======== DATA LINES

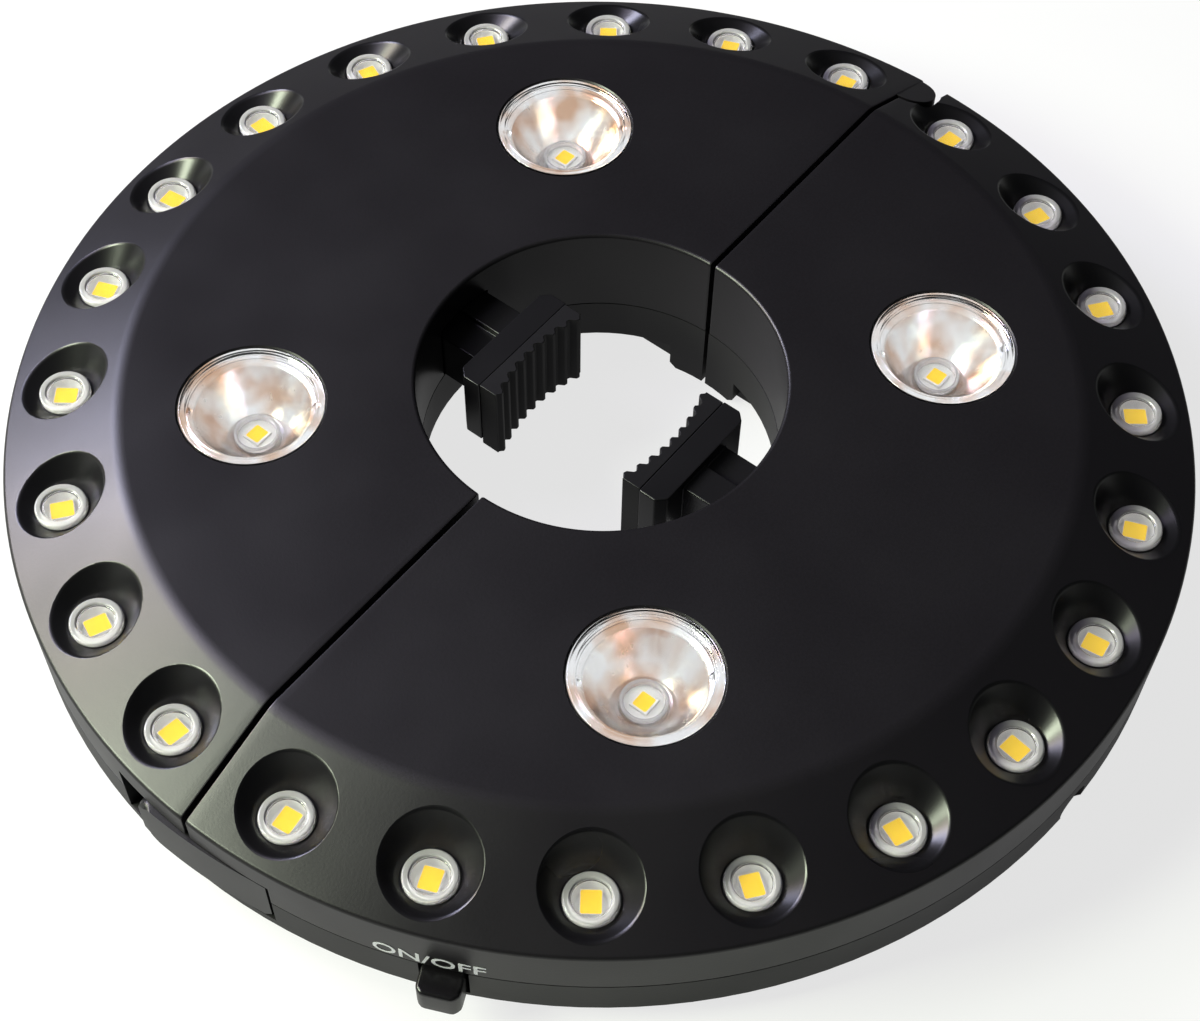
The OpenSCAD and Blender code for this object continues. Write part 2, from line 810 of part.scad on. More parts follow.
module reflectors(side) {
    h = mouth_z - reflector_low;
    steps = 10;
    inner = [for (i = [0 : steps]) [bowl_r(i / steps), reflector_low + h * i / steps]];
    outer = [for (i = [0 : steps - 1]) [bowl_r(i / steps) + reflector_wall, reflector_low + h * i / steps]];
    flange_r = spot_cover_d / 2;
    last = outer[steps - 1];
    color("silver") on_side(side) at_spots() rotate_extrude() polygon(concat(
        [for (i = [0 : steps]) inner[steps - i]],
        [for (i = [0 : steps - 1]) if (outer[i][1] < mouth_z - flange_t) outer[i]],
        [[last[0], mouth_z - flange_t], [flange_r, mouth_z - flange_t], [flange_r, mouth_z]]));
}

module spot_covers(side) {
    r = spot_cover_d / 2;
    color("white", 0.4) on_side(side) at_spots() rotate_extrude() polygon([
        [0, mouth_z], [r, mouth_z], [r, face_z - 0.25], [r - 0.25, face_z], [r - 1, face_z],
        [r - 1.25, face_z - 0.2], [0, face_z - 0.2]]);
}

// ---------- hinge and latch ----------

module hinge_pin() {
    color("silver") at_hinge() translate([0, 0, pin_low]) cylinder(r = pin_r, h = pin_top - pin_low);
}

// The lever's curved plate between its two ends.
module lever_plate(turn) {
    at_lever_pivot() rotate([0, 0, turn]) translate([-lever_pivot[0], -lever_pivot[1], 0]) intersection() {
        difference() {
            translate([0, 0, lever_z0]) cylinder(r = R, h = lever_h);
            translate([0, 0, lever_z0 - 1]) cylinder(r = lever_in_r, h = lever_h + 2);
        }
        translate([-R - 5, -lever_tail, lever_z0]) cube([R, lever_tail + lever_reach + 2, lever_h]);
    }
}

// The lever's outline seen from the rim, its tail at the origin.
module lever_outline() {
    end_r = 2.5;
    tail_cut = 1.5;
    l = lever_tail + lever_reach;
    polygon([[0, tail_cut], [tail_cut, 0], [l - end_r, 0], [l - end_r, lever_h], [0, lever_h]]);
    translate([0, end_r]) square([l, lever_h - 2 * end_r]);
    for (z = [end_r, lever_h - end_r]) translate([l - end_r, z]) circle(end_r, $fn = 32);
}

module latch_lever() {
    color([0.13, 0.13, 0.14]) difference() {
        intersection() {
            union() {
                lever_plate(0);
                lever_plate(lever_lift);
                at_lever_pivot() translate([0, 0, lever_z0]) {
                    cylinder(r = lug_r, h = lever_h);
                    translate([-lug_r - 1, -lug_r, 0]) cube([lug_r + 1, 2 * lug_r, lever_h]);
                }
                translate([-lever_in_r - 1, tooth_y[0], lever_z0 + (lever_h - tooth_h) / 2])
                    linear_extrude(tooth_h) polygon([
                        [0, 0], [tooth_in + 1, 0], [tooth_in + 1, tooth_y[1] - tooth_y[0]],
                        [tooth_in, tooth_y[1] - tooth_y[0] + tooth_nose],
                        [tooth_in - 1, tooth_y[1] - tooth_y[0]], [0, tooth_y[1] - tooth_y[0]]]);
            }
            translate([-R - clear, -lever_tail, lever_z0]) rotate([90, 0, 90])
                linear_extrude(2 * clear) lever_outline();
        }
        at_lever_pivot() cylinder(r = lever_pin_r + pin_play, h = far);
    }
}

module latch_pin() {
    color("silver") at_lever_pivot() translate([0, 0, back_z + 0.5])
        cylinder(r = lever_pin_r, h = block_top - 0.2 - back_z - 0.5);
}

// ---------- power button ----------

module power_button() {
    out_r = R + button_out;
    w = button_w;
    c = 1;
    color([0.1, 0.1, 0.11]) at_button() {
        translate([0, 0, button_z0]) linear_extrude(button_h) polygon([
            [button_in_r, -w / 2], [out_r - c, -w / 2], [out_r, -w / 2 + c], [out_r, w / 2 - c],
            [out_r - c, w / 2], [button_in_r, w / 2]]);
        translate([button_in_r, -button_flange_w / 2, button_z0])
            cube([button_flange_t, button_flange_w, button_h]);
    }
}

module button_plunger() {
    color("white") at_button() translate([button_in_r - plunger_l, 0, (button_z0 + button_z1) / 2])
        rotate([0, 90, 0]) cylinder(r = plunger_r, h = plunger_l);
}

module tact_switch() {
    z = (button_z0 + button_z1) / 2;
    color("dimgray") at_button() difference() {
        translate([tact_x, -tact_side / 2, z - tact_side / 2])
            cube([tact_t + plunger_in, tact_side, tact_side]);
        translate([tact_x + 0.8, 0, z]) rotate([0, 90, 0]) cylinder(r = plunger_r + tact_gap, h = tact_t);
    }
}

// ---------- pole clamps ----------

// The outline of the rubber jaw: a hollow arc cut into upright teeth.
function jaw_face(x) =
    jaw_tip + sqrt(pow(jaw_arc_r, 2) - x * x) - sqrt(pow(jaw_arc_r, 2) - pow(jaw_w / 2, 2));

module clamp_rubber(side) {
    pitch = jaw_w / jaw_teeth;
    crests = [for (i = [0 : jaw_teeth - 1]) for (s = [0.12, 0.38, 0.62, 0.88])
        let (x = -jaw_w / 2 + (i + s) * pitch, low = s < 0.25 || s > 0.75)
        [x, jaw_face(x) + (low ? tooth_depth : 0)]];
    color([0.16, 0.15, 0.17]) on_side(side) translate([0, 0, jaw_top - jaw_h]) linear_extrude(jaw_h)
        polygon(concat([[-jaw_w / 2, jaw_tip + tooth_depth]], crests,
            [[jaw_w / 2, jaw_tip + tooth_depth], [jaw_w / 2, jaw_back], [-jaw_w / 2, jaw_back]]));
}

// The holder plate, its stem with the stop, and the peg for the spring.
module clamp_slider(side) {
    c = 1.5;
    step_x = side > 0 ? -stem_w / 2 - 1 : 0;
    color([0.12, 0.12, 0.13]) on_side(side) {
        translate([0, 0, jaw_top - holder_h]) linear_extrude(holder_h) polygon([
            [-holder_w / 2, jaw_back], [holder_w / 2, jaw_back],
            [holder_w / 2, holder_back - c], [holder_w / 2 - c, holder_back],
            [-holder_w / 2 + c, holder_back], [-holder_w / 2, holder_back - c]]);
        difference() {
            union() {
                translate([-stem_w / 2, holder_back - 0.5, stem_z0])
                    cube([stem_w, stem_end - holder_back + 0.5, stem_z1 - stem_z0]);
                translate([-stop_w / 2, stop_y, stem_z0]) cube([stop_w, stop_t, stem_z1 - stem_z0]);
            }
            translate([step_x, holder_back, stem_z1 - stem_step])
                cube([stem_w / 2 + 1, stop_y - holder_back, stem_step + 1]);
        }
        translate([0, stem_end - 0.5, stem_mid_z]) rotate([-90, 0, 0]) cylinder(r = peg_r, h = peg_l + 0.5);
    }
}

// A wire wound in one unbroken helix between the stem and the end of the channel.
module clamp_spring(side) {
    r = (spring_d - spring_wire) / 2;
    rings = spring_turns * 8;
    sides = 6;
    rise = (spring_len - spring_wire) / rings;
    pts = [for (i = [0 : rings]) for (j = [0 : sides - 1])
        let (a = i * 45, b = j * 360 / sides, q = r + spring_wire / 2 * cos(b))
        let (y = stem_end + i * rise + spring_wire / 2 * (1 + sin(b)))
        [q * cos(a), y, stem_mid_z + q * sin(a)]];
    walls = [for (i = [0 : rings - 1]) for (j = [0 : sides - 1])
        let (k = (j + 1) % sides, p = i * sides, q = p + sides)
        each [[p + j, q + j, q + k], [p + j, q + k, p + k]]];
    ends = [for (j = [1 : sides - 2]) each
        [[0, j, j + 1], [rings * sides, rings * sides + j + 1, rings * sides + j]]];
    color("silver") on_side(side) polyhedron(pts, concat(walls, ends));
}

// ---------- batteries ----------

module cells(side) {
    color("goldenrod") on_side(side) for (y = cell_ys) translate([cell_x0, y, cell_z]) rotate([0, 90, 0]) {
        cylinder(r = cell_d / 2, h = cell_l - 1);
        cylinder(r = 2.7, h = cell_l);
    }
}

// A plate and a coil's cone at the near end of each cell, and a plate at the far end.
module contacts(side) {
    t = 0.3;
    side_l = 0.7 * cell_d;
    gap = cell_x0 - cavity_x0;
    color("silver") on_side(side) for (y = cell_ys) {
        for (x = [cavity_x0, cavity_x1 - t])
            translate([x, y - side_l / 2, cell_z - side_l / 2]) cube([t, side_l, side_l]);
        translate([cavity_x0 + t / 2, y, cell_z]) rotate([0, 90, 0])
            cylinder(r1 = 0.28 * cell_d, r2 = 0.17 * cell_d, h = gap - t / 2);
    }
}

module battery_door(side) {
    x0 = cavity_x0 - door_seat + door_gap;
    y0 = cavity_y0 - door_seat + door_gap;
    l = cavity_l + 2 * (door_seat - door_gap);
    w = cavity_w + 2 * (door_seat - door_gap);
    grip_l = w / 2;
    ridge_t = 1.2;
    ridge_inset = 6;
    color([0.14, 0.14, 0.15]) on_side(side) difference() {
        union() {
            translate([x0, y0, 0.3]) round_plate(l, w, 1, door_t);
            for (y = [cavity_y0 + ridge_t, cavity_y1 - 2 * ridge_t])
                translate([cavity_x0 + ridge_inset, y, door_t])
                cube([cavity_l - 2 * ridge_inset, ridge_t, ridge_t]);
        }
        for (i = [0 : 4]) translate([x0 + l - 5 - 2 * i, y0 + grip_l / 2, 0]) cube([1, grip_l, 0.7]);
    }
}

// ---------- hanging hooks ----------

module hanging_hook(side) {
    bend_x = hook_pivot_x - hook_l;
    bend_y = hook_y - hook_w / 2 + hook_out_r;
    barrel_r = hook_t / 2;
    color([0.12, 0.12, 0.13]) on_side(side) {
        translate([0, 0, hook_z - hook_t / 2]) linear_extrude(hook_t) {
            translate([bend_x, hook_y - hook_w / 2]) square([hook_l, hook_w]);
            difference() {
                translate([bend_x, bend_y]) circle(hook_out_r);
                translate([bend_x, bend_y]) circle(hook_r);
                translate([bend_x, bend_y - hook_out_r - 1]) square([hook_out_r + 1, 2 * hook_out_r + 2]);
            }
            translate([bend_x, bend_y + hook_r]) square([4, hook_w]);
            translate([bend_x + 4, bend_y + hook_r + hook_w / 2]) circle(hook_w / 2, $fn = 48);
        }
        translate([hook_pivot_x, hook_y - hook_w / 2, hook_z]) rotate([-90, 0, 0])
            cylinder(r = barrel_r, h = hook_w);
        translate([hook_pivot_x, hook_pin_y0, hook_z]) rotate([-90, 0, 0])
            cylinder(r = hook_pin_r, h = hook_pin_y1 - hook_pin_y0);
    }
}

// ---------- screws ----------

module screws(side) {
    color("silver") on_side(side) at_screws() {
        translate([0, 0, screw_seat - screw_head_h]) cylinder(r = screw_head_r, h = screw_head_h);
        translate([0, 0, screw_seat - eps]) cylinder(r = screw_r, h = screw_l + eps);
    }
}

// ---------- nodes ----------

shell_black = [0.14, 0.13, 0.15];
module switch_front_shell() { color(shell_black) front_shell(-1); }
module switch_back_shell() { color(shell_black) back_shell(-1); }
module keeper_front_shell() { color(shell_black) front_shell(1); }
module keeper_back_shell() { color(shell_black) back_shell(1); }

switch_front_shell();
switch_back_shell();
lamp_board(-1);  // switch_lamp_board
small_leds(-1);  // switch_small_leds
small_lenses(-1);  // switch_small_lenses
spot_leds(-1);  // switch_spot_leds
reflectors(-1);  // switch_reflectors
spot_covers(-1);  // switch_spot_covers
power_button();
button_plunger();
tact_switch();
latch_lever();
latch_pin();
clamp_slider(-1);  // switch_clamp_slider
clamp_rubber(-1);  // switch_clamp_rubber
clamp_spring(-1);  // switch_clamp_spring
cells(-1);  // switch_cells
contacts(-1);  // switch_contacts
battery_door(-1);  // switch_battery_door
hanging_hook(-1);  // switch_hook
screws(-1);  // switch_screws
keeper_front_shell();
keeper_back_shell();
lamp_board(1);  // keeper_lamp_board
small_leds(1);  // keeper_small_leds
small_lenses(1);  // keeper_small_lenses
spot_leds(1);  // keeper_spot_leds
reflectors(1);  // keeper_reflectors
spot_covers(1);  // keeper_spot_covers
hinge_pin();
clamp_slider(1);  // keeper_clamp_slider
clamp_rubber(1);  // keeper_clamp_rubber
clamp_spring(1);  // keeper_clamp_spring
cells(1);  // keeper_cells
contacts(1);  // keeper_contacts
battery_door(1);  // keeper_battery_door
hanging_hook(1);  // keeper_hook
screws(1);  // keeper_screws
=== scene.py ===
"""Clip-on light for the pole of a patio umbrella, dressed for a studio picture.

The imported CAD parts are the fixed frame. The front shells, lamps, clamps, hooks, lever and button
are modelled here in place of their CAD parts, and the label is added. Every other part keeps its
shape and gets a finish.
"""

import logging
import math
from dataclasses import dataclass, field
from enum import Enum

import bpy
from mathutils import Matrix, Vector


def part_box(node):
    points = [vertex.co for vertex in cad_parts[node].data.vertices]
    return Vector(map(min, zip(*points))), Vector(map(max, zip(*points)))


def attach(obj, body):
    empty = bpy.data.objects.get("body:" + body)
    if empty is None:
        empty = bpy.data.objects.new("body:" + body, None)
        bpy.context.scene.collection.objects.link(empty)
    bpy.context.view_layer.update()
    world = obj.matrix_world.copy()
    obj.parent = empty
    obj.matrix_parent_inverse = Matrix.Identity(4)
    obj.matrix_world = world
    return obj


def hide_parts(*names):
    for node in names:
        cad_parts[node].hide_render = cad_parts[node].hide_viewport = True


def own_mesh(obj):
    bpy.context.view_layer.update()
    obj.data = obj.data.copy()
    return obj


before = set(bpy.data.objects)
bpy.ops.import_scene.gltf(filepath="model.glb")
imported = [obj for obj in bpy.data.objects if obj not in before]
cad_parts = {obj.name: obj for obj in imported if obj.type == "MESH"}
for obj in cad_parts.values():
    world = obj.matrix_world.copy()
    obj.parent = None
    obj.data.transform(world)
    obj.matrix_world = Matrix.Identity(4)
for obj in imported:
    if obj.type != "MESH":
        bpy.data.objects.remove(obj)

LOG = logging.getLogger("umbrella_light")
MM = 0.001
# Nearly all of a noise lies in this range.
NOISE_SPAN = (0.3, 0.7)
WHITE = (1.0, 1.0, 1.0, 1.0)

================

» **WHAT YOU HAVE TO DO**: Filter the data for the string "hooks" and copy every line that has it.

» **WRITTEN SOLUTION**:
// ---------- hanging hooks ----------
The imported CAD parts are the fixed frame. The front shells, lamps, clamps, hooks, lever and button